▸ **Given instruction**: Count every line where "materials" shows up, and give that number only.

#####

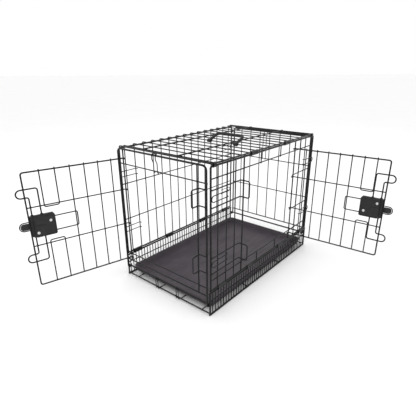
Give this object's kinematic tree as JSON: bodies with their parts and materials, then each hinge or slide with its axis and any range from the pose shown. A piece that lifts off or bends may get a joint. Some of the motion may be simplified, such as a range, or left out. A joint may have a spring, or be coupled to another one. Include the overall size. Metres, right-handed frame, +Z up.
{
  "type": "wire dog crate",
  "caption": "Folding wire dog crate with a door in the front end and one in the long side, slide latches, a sliding floor pan, corner clips and a carrying handle.",
  "frame": {"origin": "on the floor under the middle of the crate's footprint, halfway between the two ends and the two long sides", "axes": "+Z up, the front end with its door faces -Y, the long side with its door faces +X"},
  "size_m": [0.6966, 0.8375, 0.4338],
  "materials": {
    "black_wire": "black electro-coated steel wire, slightly hammered, semi-gloss",
    "sleeve_steel": "black coated sheet steel, semi-gloss",
    "black_plastic": "moulded black plastic, fine texture",
    "pan_plastic": "dark charcoal moulded plastic, satin, slightly purple",
    "rivet_steel": "bright zinc-plated steel"
  },
  "bodies": {
    "base": {"base_corner_posts": "black_wire", "skirt_rails": "black_wire", "far_skirt_bars": "black_wire", "near_skirt_bars": "black_wire", "skirt_sleeves": "sleeve_steel", "base_end_wires": "black_wire", "floor_wires": "black_wire", "front_frame": "black_wire", "front_rails": "black_wire", "front_doorway_wires": "black_wire", "front_keepers": "black_wire"},
    "near_side": {"near_frame": "black_wire", "near_rails": "black_wire", "near_uprights": "black_wire", "near_doorway_wires": "black_wire", "near_keepers": "black_wire"},
    "far_side": {"far_frame": "black_wire", "far_rails": "black_wire", "far_uprights": "black_wire"},
    "top": {"top_border": "black_wire", "top_cross_wires": "black_wire", "top_long_wires": "black_wire", "top_sleeves": "sleeve_steel"},
    "back_end": {"back_frame": "black_wire", "back_rails": "black_wire", "back_uprights": "black_wire"},
    "front_door": {"front_door_frame": "black_wire", "front_door_rails": "black_wire", "front_door_bars": "black_wire", "front_door_short_bars": "black_wire", "front_door_latch_guide": "black_wire"},
    "side_door": {"side_door_frame": "black_wire", "side_door_rails": "black_wire", "side_door_bars": "black_wire", "side_door_short_bars": "black_wire", "side_door_latch_guide": "black_wire"},
    "front_latch": {"front_latch_cover": "black_plastic", "front_latch_back_plate": "black_plastic", "front_latch_rivets": "rivet_steel", "front_latch_bolt_wires": "black_wire", "front_latch_tongue": "black_plastic"},
    "side_latch": {"side_latch_cover": "black_plastic", "side_latch_back_plate": "black_plastic", "side_latch_rivets": "rivet_steel", "side_latch_bolt_wires": "black_wire", "side_latch_tongue": "black_plastic"},
    "near_front_low_clip": {"near_front_low_clip": "black_wire"},
    "near_front_high_clip": {"near_front_high_clip": "black_wire"},
    "near_rear_low_clip": {"near_rear_low_clip": "black_wire"},
    "near_rear_high_clip": {"near_rear_high_clip": "black_wire"},
    "far_front_low_clip": {"far_front_low_clip": "black_wire"},
    "far_front_high_clip": {"far_front_high_clip": "black_wire"},
    "far_rear_low_clip": {"far_rear_low_clip": "black_wire"},
    "far_rear_high_clip": {"far_rear_high_clip": "black_wire"},
    "front_top_hook": {"front_top_hook": "black_wire"},
    "back_top_hook": {"back_top_hook": "black_wire"},
    "pan": {"floor_pan": "pan_plastic"},
    "pan_stop_left": {"pan_stop_left": "black_wire"},
    "pan_stop_right": {"pan_stop_right": "black_wire"},
    "carry_handle": {"carry_handle": "black_plastic"}
  },
  "joints": [
    {"name": "side_fold", "type": "hinge", "parent": "base", "child": "near_side", "pos_m": [0.1689, 0, 0.075], "axis": [0, -1, 0], "range_deg": [0, 88]},
    {"name": "far_side_fold", "type": "hinge", "parent": "base", "child": "far_side", "pos_m": [-0.1689, 0, 0.075], "axis": [0, -1, 0], "range_deg": [0, 88]},
    {"name": "top_hinge", "type": "hinge", "parent": "near_side", "child": "top", "pos_m": [0.1689, 0, 0.407], "axis": [0, -1, 0], "range_deg": [-88, 0]},
    {"name": "back_end_fold", "type": "hinge", "parent": "base", "child": "back_end", "pos_m": [0, 0.2718, 0.05], "axis": [1, 0, 0], "range_deg": [0, 90]},
    {"name": "front_door_hinge", "type": "hinge", "parent": "base", "child": "front_door", "pos_m": [-0.1421, -0.2768, 0], "axis": [0, 0, 1], "range_deg": [-40, 103.9]},
    {"name": "side_door_hinge", "type": "hinge", "parent": "near_side", "child": "side_door", "pos_m": [0.1703, 0.14258, 0], "axis": [0, 0, -1], "range_deg": [-30, 93.4]},
    {"name": "front_latch_slide", "type": "slide", "parent": "front_door", "child": "front_latch", "axis": [-0.2402, -0.9707, 0], "range_m": [-0.003, 0.01]},
    {"name": "side_latch_slide", "type": "slide", "parent": "side_door", "child": "side_latch", "axis": [0.9982, 0.0593, 0], "range_m": [-0.003, 0.01]},
    {"name": "near_front_low_clip_swing", "type": "hinge", "parent": "near_side", "child": "near_front_low_clip", "pos_m": [0.1699, -0.20708, 0], "axis": [0, 0, -1], "range_deg": [-90, 0]},
    {"name": "near_front_high_clip_swing", "type": "hinge", "parent": "near_side", "child": "near_front_high_clip", "pos_m": [0.1699, -0.20708, 0], "axis": [0, 0, -1], "range_deg": [-90, 0]},
    {"name": "near_rear_low_clip_swing", "type": "hinge", "parent": "near_side", "child": "near_rear_low_clip", "pos_m": [0.1699, 0.21381, 0], "axis": [0, 0, 1], "range_deg": [-90, 0]},
    {"name": "near_rear_high_clip_swing", "type": "hinge", "parent": "near_side", "child": "near_rear_high_clip", "pos_m": [0.1699, 0.21381, 0], "axis": [0, 0, 1], "range_deg": [-90, 0]},
    {"name": "far_front_low_clip_swing", "type": "hinge", "parent": "far_side", "child": "far_front_low_clip", "pos_m": [-0.1699, -0.21358, 0], "axis": [0, 0, 1], "range_deg": [-90, 0]},
    {"name": "far_front_high_clip_swing", "type": "hinge", "parent": "far_side", "child": "far_front_high_clip", "pos_m": [-0.1699, -0.21358, 0], "axis": [0, 0, 1], "range_deg": [-90, 0]},
    {"name": "far_rear_low_clip_swing", "type": "hinge", "parent": "far_side", "child": "far_rear_low_clip", "pos_m": [-0.1699, 0.21381, 0], "axis": [0, 0, -1], "range_deg": [-90, 0]},
    {"name": "far_rear_high_clip_swing", "type": "hinge", "parent": "far_side", "child": "far_rear_high_clip", "pos_m": [-0.1699, 0.21381, 0], "axis": [0, 0, -1], "range_deg": [-90, 0]},
    {"name": "front_top_hook_swing", "type": "hinge", "parent": "base", "child": "front_top_hook", "pos_m": [0, -0.2733, 0.3663], "axis": [-1, 0, 0], "range_deg": [-80, 0]},
    {"name": "back_top_hook_swing", "type": "hinge", "parent": "back_end", "child": "back_top_hook", "pos_m": [0, 0.2733, 0.3016], "axis": [1, 0, 0], "range_deg": [-80, 0]},
    {"name": "pan_slide", "type": "slide", "parent": "base", "child": "pan", "axis": [0, -1, 0], "range_m": [-0.48, 0]},
    {"name": "pan_stop_left_flip", "type": "hinge", "parent": "base", "child": "pan_stop_left", "pos_m": [0, -0.2718, 0.0062], "axis": [-1, 0, 0], "range_deg": [-85, 0]},
    {"name": "pan_stop_right_flip", "type": "hinge", "parent": "base", "child": "pan_stop_right", "pos_m": [0, -0.2718, 0.0062], "axis": [-1, 0, 0], "range_deg": [-85, 0]},
    {"name": "handle_lift", "type": "hinge", "parent": "top", "child": "carry_handle", "pos_m": [0, -0.0355, 0.4118], "axis": [-1, 0, 0], "range_deg": [-75, 0]}
  ],
  "couplings": [
    {"joint": "far_side_fold", "follows": "side_fold", "ratio": 1},
    {"joint": "top_hinge", "follows": "side_fold", "ratio": -1}
  ]
}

#####

▸ **Answer to this problem**: 2